Example: Transferring money (same as above). If the second step fails, the first one is undone.
BEGIN;
UPDATE accounts
SET balance = balance - 100
WHERE account_id = 1;
-- Imagine this fails
UPDATE accounts
SET balance = balance + 100
WHERE account_id = 2;
ROLLBACK; -- No partial updates
✅ No money disappears under my watch, says Atomicity.
2️⃣ Consistency – “Keep It Valid”
Consistency ensures a transaction respects all rules and constraints.
BEGIN;
UPDATE accounts
SET balance = balance - 500
WHERE account_id = 1;
-- Will fail if balance < 0
INSERT INTO transfers (from_account, to_account, amount)
VALUES (1, 2, 500);
COMMIT;
💡 Consistency prevents invalid states like negative balances or broken foreign keys.
3️⃣ Isolation – “Mind Your Own Business”
Isolation ensures that concurrent transactions don’t interfere with each other. Before we explore the isolation levels, let’s understand the main phenomena that can occur in concurrent transactions:
📖 Vocabulary
🔹 Dirty Read
- A Dirty Read occurs when one transaction reads data that has been modified by another concurrent transaction, but that modification has not yet been committed (i.e., it is uncommitted data).

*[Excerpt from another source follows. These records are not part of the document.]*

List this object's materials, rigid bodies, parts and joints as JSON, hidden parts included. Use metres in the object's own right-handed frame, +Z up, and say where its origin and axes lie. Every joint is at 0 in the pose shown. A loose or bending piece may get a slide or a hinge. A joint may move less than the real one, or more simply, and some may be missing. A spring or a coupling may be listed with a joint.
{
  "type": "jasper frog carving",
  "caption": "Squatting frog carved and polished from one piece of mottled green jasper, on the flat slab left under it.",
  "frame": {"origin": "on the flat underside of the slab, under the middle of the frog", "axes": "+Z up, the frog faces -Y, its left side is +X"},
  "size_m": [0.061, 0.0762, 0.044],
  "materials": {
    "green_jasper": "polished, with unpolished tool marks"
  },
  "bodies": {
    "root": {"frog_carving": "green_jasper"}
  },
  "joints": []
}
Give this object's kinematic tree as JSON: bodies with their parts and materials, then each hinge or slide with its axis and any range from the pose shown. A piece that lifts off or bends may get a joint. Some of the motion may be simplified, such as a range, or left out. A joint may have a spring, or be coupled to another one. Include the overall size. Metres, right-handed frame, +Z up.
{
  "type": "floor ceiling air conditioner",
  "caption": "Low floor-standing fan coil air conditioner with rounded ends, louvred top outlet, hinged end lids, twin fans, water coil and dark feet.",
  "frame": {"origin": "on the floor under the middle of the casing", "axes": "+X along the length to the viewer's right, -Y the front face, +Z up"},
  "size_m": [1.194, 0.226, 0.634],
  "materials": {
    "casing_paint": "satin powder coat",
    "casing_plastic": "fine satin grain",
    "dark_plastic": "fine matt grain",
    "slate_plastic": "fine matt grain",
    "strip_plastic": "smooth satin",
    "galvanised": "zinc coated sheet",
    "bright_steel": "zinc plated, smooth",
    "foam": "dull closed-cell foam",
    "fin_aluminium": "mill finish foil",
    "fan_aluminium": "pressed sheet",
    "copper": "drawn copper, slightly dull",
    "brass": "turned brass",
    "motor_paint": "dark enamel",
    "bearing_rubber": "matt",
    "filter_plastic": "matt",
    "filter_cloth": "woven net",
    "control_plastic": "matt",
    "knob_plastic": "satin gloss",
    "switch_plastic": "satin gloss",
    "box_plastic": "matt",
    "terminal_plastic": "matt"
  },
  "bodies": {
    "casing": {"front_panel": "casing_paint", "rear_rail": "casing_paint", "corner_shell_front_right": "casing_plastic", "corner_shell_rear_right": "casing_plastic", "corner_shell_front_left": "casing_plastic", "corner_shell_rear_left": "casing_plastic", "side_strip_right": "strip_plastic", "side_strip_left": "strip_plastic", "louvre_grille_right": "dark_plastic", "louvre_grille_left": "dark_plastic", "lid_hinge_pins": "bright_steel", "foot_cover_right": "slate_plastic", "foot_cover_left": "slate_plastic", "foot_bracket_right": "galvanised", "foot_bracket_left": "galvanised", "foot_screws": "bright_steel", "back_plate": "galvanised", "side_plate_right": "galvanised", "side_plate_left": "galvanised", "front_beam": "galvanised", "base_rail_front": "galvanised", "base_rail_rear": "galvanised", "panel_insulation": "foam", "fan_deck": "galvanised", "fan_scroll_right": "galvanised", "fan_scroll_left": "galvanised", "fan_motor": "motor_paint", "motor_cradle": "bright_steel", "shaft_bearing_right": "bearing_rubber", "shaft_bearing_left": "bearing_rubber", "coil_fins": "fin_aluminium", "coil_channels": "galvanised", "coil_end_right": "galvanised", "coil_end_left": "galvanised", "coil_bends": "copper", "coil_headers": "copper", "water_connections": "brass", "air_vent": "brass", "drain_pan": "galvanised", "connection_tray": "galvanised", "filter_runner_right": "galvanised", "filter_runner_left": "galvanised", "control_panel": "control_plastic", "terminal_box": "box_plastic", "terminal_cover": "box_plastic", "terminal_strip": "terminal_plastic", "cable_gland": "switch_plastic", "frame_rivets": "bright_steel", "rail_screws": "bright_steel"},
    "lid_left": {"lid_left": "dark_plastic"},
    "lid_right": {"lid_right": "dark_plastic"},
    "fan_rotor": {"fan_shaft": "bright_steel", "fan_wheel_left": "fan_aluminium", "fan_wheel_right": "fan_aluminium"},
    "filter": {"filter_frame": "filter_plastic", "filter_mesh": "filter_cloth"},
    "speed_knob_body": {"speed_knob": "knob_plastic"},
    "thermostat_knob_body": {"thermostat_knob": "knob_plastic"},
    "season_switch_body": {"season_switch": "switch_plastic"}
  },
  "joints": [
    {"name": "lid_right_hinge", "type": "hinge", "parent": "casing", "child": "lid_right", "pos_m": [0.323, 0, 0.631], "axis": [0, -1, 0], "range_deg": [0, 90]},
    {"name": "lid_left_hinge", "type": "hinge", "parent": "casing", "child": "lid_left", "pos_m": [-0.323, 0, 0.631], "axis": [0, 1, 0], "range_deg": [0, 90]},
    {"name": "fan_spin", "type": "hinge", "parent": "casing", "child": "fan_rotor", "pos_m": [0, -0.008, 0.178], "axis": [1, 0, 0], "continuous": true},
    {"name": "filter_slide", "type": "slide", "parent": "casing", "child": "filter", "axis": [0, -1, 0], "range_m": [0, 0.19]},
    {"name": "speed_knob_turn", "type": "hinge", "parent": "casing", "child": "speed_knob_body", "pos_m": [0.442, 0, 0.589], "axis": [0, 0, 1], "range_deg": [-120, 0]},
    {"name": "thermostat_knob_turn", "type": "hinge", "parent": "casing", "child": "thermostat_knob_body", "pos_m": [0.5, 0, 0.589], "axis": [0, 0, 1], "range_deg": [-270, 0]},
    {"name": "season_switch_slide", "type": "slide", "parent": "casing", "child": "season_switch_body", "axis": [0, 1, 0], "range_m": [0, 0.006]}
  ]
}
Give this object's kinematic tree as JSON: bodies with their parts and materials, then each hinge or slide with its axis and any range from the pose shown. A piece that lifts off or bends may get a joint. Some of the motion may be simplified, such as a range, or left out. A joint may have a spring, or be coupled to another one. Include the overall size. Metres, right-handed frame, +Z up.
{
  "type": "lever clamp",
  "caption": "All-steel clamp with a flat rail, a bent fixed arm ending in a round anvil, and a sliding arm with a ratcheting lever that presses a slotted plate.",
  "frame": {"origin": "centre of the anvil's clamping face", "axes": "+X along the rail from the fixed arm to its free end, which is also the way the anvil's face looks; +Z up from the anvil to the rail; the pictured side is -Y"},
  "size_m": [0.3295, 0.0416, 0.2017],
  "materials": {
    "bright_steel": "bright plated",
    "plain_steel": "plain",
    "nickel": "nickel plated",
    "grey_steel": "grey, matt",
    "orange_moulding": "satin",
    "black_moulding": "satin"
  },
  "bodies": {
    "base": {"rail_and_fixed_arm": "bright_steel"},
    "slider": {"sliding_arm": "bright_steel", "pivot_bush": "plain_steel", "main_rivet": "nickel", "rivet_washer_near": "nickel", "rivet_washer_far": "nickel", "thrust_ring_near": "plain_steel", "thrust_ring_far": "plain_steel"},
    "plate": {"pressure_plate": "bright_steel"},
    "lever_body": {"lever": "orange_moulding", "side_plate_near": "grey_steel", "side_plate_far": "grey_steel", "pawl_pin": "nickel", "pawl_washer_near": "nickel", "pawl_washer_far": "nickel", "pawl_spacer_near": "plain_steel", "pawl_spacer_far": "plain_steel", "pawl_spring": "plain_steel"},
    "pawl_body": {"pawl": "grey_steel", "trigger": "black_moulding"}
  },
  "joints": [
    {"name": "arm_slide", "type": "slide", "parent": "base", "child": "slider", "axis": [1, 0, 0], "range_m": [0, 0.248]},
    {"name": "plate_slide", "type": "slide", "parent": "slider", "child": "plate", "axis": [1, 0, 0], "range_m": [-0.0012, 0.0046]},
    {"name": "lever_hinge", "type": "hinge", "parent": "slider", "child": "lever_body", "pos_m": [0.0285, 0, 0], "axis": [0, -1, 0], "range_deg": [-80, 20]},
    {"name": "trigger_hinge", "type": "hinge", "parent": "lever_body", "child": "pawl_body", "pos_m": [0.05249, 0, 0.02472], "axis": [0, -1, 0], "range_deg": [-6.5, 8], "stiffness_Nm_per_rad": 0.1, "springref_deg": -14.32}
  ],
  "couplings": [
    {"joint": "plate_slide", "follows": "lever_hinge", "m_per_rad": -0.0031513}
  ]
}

- Risk: The reading transaction risks acting upon data that might later be completely undone or rolled back by the modifying transaction. If the modifying transaction fails and rolls back, the data the first transaction read is considered “dirty”—it never actually existed in a consistent, committed state. This leads to data inconsistency and application errors
Dirty Reads are only possible in the lowest isolation level: Read Uncommitted.
🔹 Non-Repeatable Read
- A Non-Repeatable Read occurs when a single transaction attempts to read the same row multiple times and finds that the data has changed (been updated or deleted) in between those reads due to a second, concurrent transaction that has successfully committed its changes.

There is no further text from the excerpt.